Sin embargo, se venía otra crisis mayor: la jubilación de los trabajadores públicos. Tenían una “cedula viva” cuya pensión era igual a su último sueldo, ajustable según se aumentasen las remuneraciones. Pero una pensión es el promedio de los aportes no el último sueldo. Así que, esa jubilación escondía un privilegio a costa del Estado.
El asunto venía desde el siglo XIX. En julio de 1962 se le quiso poner fin, pero hubo cómplices que fabricaron excepciones y el sistema continuó. En febrero de 1974 el Decreto Ley No. 20530 lo liberó y miles de personas accedieron al privilegio. Las finanzas públicas entraban en colapso. Los aportes alcanzaban solo para el 15% de las pensiones, el Estado cubría el 85% restante. En 1993 se elevó a obligación constitucional que el Estado siguiera pagando el subsidio.
En medio de tanta crisis, un grupo de funcionarios del MEF propuso terminar el privilegio. Convocaron a expertos. Se explicó el problema para neutralizar los lobbies. El APRA abandonó todo cálculo político y votó a favor de la reforma constitucional. Pero hubo un personaje clave. El ministro de Trabajo era un prestigiado laboralista pro sindical. Pudo argumentar a favor de los trabajadores públicos como era lo usual, o aconsejar que la solución se viera después, o quedarse callado, o renunciar. Pudo. Pero decidió liderar el tramo final. Se llamaba Javier Neves. Ha muerto y en las oraciones fúnebres se le recuerda como el extraordinario maestro, el amigo de tertulias, el invitado a toda cofradía y el hombre bueno que fue.

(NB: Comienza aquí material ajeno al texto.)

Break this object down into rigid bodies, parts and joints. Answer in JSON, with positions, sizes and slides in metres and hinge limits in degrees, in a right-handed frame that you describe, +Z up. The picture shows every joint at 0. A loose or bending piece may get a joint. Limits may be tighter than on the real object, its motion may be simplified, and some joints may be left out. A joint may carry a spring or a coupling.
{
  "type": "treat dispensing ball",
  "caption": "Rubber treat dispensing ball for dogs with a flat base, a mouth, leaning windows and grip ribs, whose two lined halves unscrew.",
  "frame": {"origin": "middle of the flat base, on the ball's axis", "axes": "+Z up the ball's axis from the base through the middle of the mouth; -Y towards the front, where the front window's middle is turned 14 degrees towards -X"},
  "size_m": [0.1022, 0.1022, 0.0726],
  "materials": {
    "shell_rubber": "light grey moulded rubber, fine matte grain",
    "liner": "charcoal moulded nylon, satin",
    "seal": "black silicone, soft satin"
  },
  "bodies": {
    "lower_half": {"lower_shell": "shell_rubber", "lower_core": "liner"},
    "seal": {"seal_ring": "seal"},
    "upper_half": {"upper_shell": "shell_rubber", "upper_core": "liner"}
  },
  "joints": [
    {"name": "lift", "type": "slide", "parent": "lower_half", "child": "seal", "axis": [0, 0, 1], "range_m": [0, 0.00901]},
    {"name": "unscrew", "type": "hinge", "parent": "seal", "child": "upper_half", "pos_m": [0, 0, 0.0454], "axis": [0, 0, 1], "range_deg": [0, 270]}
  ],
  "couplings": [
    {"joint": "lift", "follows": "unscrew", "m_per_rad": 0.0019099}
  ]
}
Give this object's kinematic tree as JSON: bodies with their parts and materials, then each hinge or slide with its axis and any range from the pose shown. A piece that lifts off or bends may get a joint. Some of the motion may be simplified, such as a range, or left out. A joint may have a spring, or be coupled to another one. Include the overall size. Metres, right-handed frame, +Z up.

Yo lo recuerdo porque tuvo la valentía de tomar decisiones muy difíciles en los peores tiempos. Fue su manera de amar a los trabajadores, a la Justicia y al Derecho. Voy a extrañar ese coraje de ser responsable. Un brindis por lo que fuiste y por todo lo que nos dejaste. ¡Salud, Javier¡, donde quiera que ahora estés.